Enter the foie gras poutine. Almost too decadent for the imagination, this rich mixture of traditional poutine, exceptionally tasty gravy, squeaky cheese, and grilled foie gras is simply too fabulous to describe.
At $23, this baby doesn't come cheap—it is in fact the most expensive poutine in the province—but is well worth the expenditure, considering how unique it is. Nowhere else in the world can you find this dish.
Insider's tip: Because it is such a unique dish, the restaurant tends to get quite busy. Reservations are strongly recommended.

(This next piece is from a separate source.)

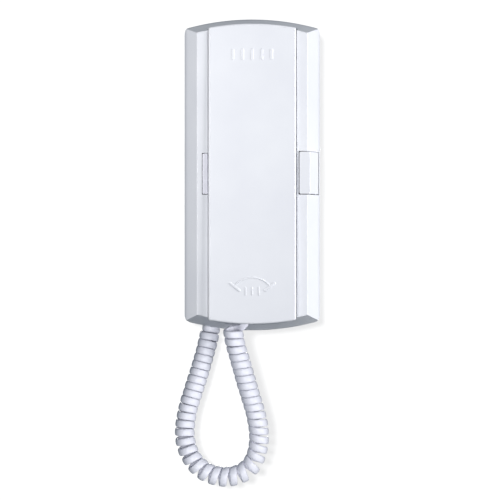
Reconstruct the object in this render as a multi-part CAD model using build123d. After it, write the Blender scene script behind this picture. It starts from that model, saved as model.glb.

This home of chef Martin Picard has gone a long way to make Montreal famous, food-wise. His utterly decadent approach to food is infectious. Some of his signature inventions include the foie gras poutine featuring duck-fat fries, the whole roast pig’s head served with two-pound lobster, and the duck-in-a-can (the meat of an entire duck sealed into a can with gravy). A meal at Pied de Cochon on quaint Rue Duluth is like the high-class version of Youtube’s Epic Meal (it can’t be a coincidence that those guys are Montrealers too). It’s a memorable experience you’ll stagger away from with a smile on your face and a few buttons undone on your jeans. For an unforgettable taste of Quebec lore, reserve a spot (a year ahead of time) at Picard’s sugar shack, open from February to May exclusively.